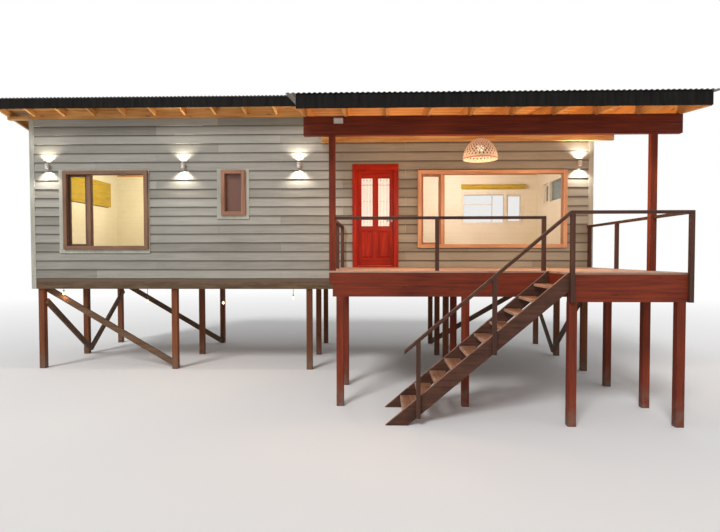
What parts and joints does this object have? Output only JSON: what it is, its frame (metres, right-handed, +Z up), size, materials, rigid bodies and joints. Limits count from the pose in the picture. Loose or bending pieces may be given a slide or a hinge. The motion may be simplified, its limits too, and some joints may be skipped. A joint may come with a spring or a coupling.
{
  "type": "timber stilt house with covered deck",
  "caption": "Long timber house raised on posts, with a mono-pitch roof, a covered deck and landing, an open stair, clad walls, glazed windows and a hinged panelled door.",
  "frame": {"origin": "on the ground, under the middle of the bounding box", "axes": "+X along the front to the right as seen from the deck side, +Y from the deck into the house, +Z up"},
  "size_m": [12.7026, 7.7184, 5.58],
  "materials": {
    "post_timber": "red-brown stain, sawn",
    "brace_timber": "dark stain, sawn",
    "frame_timber": "sawn",
    "floor_boards": "planed",
    "cladding": "painted grey-green, satin",
    "skirt": "painted, weathered",
    "corner_trim": "painted light grey",
    "pine": "clear varnish",
    "roof_sheet": "rippled, weathered zinc",
    "fascia": "black, satin",
    "window_frame": "brown stain",
    "window_sash": "dark stain",
    "window_glass": "clear",
    "bamboo": "split bamboo",
    "door_timber": "red varnish",
    "door_glass": "frosted",
    "hardware": "satin",
    "lamp_body": "dark grey",
    "shade": "woven cane",
    "lamp_fitting": "turned wood and bulb",
    "bulb": "lit",
    "deck_timber": "red-brown stain",
    "deck_boards": "weathered boards",
    "rail_timber": "dark brown stain",
    "stair_timber": "dark stain, worn",
    "tread_timber": "worn boards"
  },
  "bodies": {
    "house": {"house_posts": "post_timber", "post_braces": "brace_timber", "floor_bearers": "frame_timber", "floor_joists": "frame_timber", "house_floor": "floor_boards", "skirt_boards": "skirt", "front_wall_left": "cladding", "front_wall_right": "cladding", "front_wall_over_door": "cladding", "left_wall": "cladding", "right_wall": "cladding", "back_wall": "cladding", "corner_boards": "corner_trim", "wall_plates": "pine", "main_rafters": "pine", "main_roof_boards": "pine", "main_roof_sheet": "roof_sheet", "main_fascia": "fascia", "left_window_frame": "window_frame", "small_window_frame": "window_frame", "big_window_frame": "window_frame", "rear_window_frames": "window_frame", "window_sashes": "window_sash", "window_glass": "window_glass", "window_blinds": "bamboo", "door_frame": "door_timber", "jamb_hinges": "hardware", "wall_lamps": "lamp_body", "floodlight": "lamp_body", "pendant_shade": "shade", "pendant_lamp": "lamp_fitting", "ground_lamps": "bulb", "deck_posts": "deck_timber", "deck_beams": "deck_timber", "deck_joists": "frame_timber", "deck_rim": "deck_timber", "deck_floor": "deck_boards", "porch_posts": "deck_timber", "porch_beams": "deck_timber", "porch_rafters": "pine", "porch_roof_boards": "pine", "porch_roof_sheet": "roof_sheet", "porch_fascia": "fascia", "rail_posts": "rail_timber", "hand_rails": "rail_timber", "stair_stringers": "stair_timber", "stair_treads": "tread_timber"},
    "door": {"door_leaf": "door_timber", "door_glass": "door_glass", "door_handle": "hardware", "leaf_hinges": "hardware"}
  },
  "joints": [
    {"name": "door_hinge", "type": "hinge", "parent": "house", "child": "door", "pos_m": [1.0325, -0.07917, 3.17], "axis": [0, 0, 1], "range_deg": [0, 95]}
  ]
}
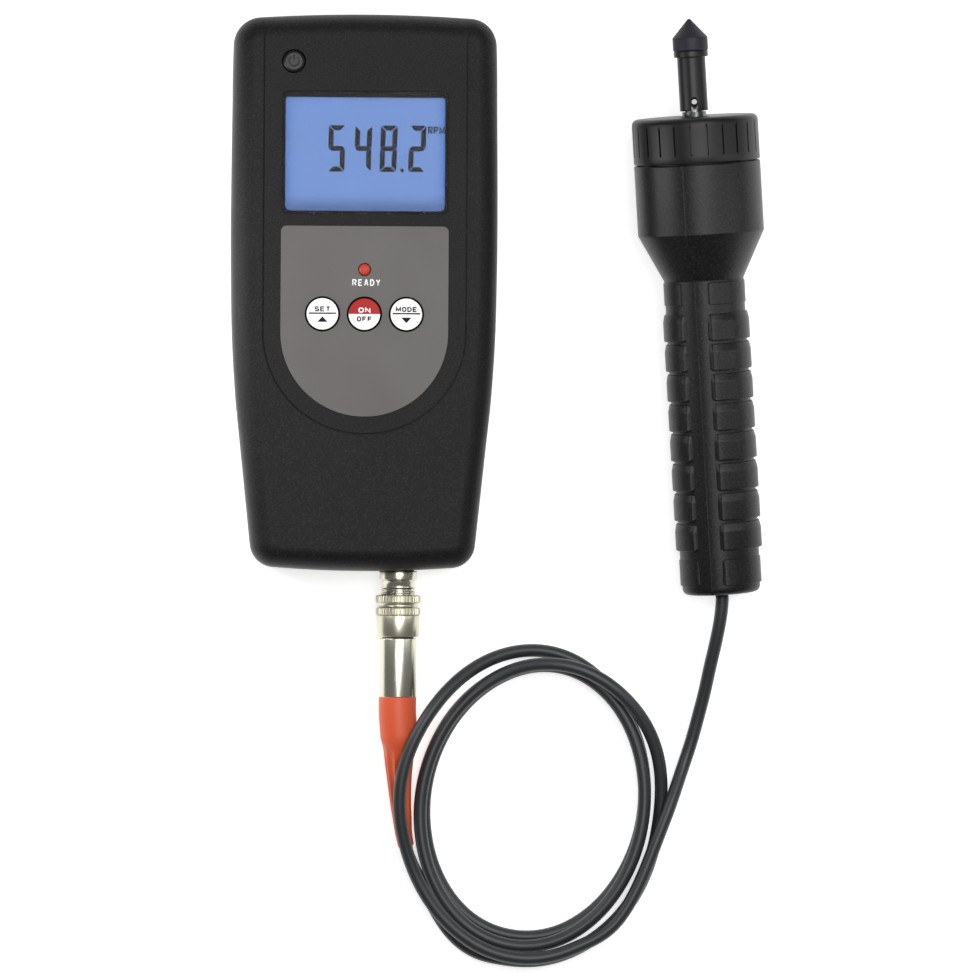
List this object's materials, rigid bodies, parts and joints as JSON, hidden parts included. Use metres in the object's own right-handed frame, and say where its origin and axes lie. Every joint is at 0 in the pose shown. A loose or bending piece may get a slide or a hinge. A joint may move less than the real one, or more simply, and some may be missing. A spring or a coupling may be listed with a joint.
{
  "type": "contact tachometer",
  "caption": "Hand-held contact tachometer with a backlit display, round keys, a screw-locked plug, a coiled cord and a ribbed probe with a rubber cone tip",
  "frame": {"origin": "middle of the flat back face of the meter, which rests on the table", "axes": "+X to the right of the display, +Y towards the top of the display, +Z out of the front face towards the reader"},
  "size_m": [0.1421, 0.2536, 0.0354],
  "materials": {
    "case_plastic": "fine grained, moulded",
    "probe_plastic": "satin, moulded",
    "clear_window": "clear, polished",
    "lcd_glass": "backlit blue display glass",
    "backlight_plastic": "milky light guide",
    "overlay_film": "printed satin film",
    "lamp_red": "tinted lens",
    "board_green": "solder mask on glass fibre",
    "switch_plastic": "moulded",
    "key_white": "satin, moulded",
    "key_red": "satin, moulded",
    "key_black": "satin, moulded",
    "cell_wrap": "printed wrap",
    "nickel_contact": "plated steel",
    "screw_steel": "zinc plated or turned",
    "plated_brass": "nickel plated, turned",
    "boot_rubber": "smooth, moulded",
    "cord_rubber": "satin sheath",
    "emitter_epoxy": "clear epoxy",
    "receiver_epoxy": "dark epoxy",
    "filter_window": "tinted, clear",
    "spacer_alloy": "turned",
    "sleeve_plastic": "turned",
    "tip_rubber": "moulded"
  },
  "bodies": {
    "meter": {"front_shell": "case_plastic", "back_shell": "case_plastic", "display_window": "clear_window", "display_frame": "case_plastic", "display_glass": "lcd_glass", "display_backlight": "backlight_plastic", "overlay_plate": "overlay_film", "signal_lamp": "lamp_red", "main_board": "board_green", "key_switches": "switch_plastic", "battery_cells": "cell_wrap", "battery_contacts": "nickel_contact", "case_screws": "screw_steel", "board_screws": "screw_steel", "socket_body": "plated_brass", "socket_nut": "plated_brass", "socket_insert": "switch_plastic"},
    "function_key": {"function_key": "key_white"},
    "measure_key": {"measure_key": "key_red"},
    "memory_key": {"memory_key": "key_white"},
    "standby_key": {"standby_key": "key_black"},
    "battery_door": {"battery_door": "case_plastic"},
    "coupling_ring": {"coupling_ring": "plated_brass"},
    "probe_set": {"plug_shell": "plated_brass", "plug_insert": "switch_plastic", "plug_boot": "boot_rubber", "cord_short_lead": "cord_rubber", "cord_coil": "cord_rubber", "cord_probe_lead": "cord_rubber", "probe_shell_left": "probe_plastic", "probe_shell_right": "probe_plastic", "probe_board": "board_green", "sensor_board": "board_green", "light_source": "emitter_epoxy", "light_receiver": "receiver_epoxy", "sensor_window": "filter_window", "probe_screws": "screw_steel", "cord_grommet": "cord_rubber"},
    "contact_adapter": {"adapter_cap": "probe_plastic", "bearing_rear": "nickel_contact", "bearing_front": "nickel_contact", "bearing_spacer": "spacer_alloy"},
    "spindle": {"spindle_shaft": "screw_steel", "chopper_disc": "probe_plastic", "disc_screw": "screw_steel", "drive_pin": "nickel_contact"},
    "cone_tip": {"tip_sleeve": "sleeve_plastic", "rubber_tip": "tip_rubber"}
  },
  "joints": [
    {"name": "function_key_press", "type": "slide", "parent": "meter", "child": "function_key", "axis": [0, 0, -1], "range_m": [0, 0.0006], "stiffness_N_per_m": 900, "springref_m": -0.0008},
    {"name": "measure_key_press", "type": "slide", "parent": "meter", "child": "measure_key", "axis": [0, 0, -1], "range_m": [0, 0.0006], "stiffness_N_per_m": 900, "springref_m": -0.0008},
    {"name": "memory_key_press", "type": "slide", "parent": "meter", "child": "memory_key", "axis": [0, 0, -1], "range_m": [0, 0.0006], "stiffness_N_per_m": 900, "springref_m": -0.0008},
    {"name": "standby_key_press", "type": "slide", "parent": "meter", "child": "standby_key", "axis": [0, 0, -1], "range_m": [0, 0.0006], "stiffness_N_per_m": 900, "springref_m": -0.0008},
    {"name": "battery_door_slide", "type": "slide", "parent": "meter", "child": "battery_door", "axis": [0, -1, 0], "range_m": [0, 0.012]},
    {"name": "plug_pull", "type": "slide", "parent": "meter", "child": "probe_set", "axis": [0, -1, 0], "range_m": [0, 0.02]},
    {"name": "ring_turn", "type": "hinge", "parent": "probe_set", "child": "coupling_ring", "pos_m": [0.0097, -0.086, 0.0088], "axis": [0, 1, 0], "continuous": true},
    {"name": "adapter_pull", "type": "slide", "parent": "probe_set", "child": "contact_adapter", "axis": [-0.0661, 0.9958, 0.063], "range_m": [0, 0.016]},
    {"name": "spindle_spin", "type": "hinge", "parent": "contact_adapter", "child": "spindle", "pos_m": [0.08806, 0.0402, 0.01828], "axis": [-0.0661, 0.9958, 0.063], "continuous": true},
    {"name": "tip_pull", "type": "slide", "parent": "spindle", "child": "cone_tip", "axis": [-0.0661, 0.9958, 0.063], "range_m": [0, 0.015]}
  ]
}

-------------------------

• **Task details**: Pull out each line containing the word "bending" and copy it.

• **Answer in full**:
What parts and joints does this object have? Output only JSON: what it is, its frame (metres, right-handed, +Z up), size, materials, rigid bodies and joints. Limits count from the pose in the picture. Loose or bending pieces may be given a slide or a hinge. The motion may be simplified, its limits too, and some joints may be skipped. A joint may come with a spring or a coupling.
List this object's materials, rigid bodies, parts and joints as JSON, hidden parts included. Use metres in the object's own right-handed frame, and say where its origin and axes lie. Every joint is at 0 in the pose shown. A loose or bending piece may get a slide or a hinge. A joint may move less than the real one, or more simply, and some may be missing. A spring or a coupling may be listed with a joint.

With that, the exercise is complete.